SeabirdSeabirds are birds that spend much of their lives, outside the breeding season at least, at sea. Some species, such as the albatrosses and petrels are truly pelagic, breeding on sea cliffs and small islands, and wintering on the open ocean. They are totally dependent on the sea for food. Many of these deep water species can barely walk on land.
Other species such as the auks are equally dependent on cliff-ledge breeding sites and marine prey, but tend to be more coastal once they have migrated from their breeding stacks.
Some of the less oceanic species, like grebes and divers, breed in freshwater environments but move to the coasts in winter. A few, such as the Great Crested Grebe and the Anhinga, will also winter on freshwater lakes where they remain unfrozen.
The following are the groups of birds normally classed as seabirds.

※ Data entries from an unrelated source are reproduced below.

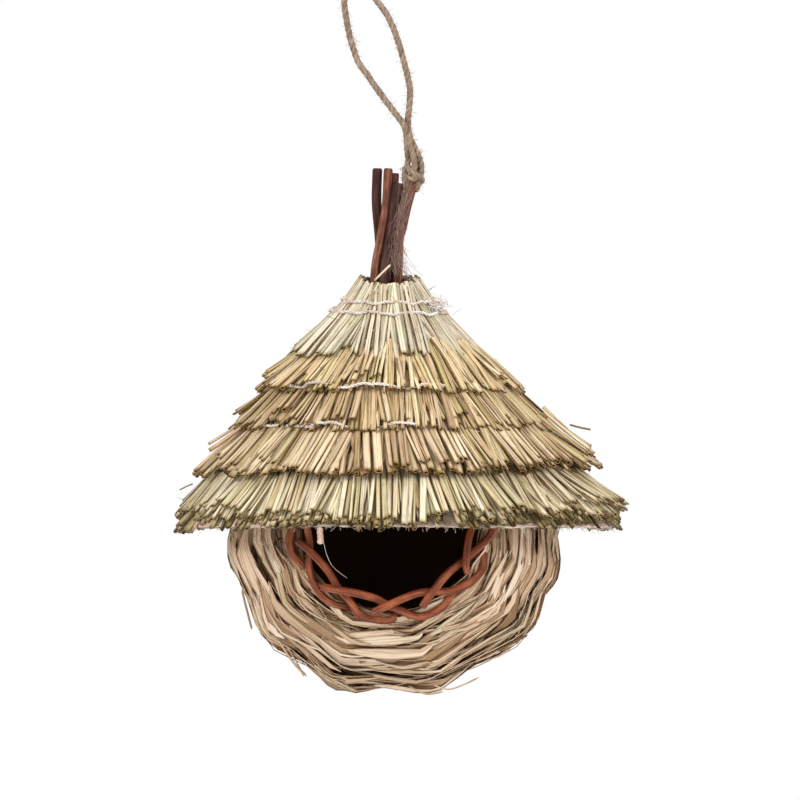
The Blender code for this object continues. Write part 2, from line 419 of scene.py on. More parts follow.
def lumps(tree, across_mm, along_mm, detail=2.0, rough=0.5, offset=0.0, place=None):
    """Noise whose lumps are so many millimetres across and along the piece's own grain."""
    if place is None:
        grain = add_node(tree, "Attribute", {"attribute_name": "grain"})
        place = grain.outputs["Vector"]
    steps = add_node(tree, "Mapping", {}, {
        "Vector": place, "Scale": (1000 / across_mm, 1000 / across_mm, 1000 / along_mm),
        "Location": (offset, offset, 0.0)})
    return add_node(tree, "TexNoise", {}, {
        "Vector": steps.outputs[0], "Scale": 1.0, "Detail": detail,
        "Roughness": rough}).outputs["Fac"]


def stain(tree, base, pattern, stops, strength=1.0):
    """Darken a colour with the stops, where the pattern picks them."""
    shade = add_node(tree, "ValToRGB", {}, {"Fac": pattern}, stops).outputs["Color"]
    return add_node(tree, "Mix", {"data_type": "RGBA", "blend_type": "MULTIPLY"},
                    {0: strength, 6: base, 7: shade}).outputs[2]


def spot(tree, base, code, pattern, stops):
    """Lay another colour over the base, as much as the stops that the pattern picks."""
    share = add_node(tree, "ValToRGB", {}, {"Fac": pattern}, stops).outputs["Color"]
    return add_node(tree, "Mix", {"data_type": "RGBA"},
                    {0: share, 6: base, 7: colour(code)}).outputs[2]


def tone_of(tree, tones, tints):
    """A tone for each copy from its own number, and a tint for it from a random one."""
    tone = add_node(tree, "Attribute", {"attribute_name": "tone"}).outputs["Fac"]
    other = add_node(tree, "TexWhiteNoise", {"noise_dimensions": "1D"}, {"W": tone})
    base = add_node(tree, "ValToRGB", {}, {"Fac": tone}, tones).outputs["Color"]
    return stain(tree, base, other.outputs["Value"], tints)


def edge_of(tree):
    """0 along the middle of a strip or straw and 1 at its two edges."""
    side = add_node(tree, "Attribute", {"attribute_name": "side"}).outputs["Fac"]
    return add_node(tree, "Math", {"operation": "ABSOLUTE"}, {0: side}).outputs[0]


def jute_finish():
    """Fibres of about 0.15 mm run along each ply, which the noise draws."""
    finish, tree = new_finish("spun_jute")
    fibres = lumps(tree, 0.15, 3.0, 4.0, 0.7)
    base = add_node(tree, "ValToRGB", {}, {"Fac": lumps(tree, 3.0, 6.0, offset=5.0)}, [
        (0.3, "8a7563"), (0.5, "ab9684"), (0.7, "c6b5a2")]).outputs["Color"]
    base = stain(tree, base, fibres, [(0.25, "6b5a4c"), (0.5, "d8d2ca"), (0.75, "ffffff")],
                 0.85)
    set_shader(tree, {"Base Color": base, "Roughness": 0.95, "Specular IOR Level": 0.15},
               relief=(fibres, 0.8, 0.15))
    return finish


jute = jute_finish()

print("finish:", jute.name)

# %% [markdown]
# A ply is a helix about the cord's line. Each one is a rod squashed a little towards the
# cord's middle, where its neighbours press on it, and it turns once in 6.5 mm.

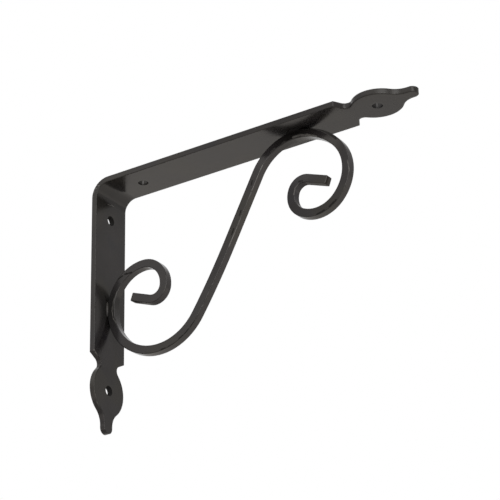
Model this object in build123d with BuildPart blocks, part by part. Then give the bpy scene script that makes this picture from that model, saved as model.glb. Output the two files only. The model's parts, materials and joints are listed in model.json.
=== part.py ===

Sphenisciformes (Antarctic and southern waters; 16 species)
- Spheniscidae penguins
- Gaviidae loons or divers
- Podicipedidae grebes
- Diomedeidae albatross
- Procellariidae fulmars, prionss, shearwaters, gadfly and other petrels
- Pelacanoididae diving petrels
- Hydrobatidae storm-petrels
Pelecaniformes (Worldwide; 57 species)
- Pelecanidae pelicans
- Sulidae gannets and boobies
- Phalacrocoracidae cormorants
- Fregatidae frigatebirds
- Anhingidae Anhinga
- Phaethontidae tropicbirds
- Stercorariidae skuas
- Laridae gulls
- Sternidae terns
- Rhynchopidae skimmers
- Alcidae auks
- Chionididae Sheathbills
Although there are a number of sea ducks in the family Anatidae which are truly marine, by convention they are usually excluded from the seabird grouping.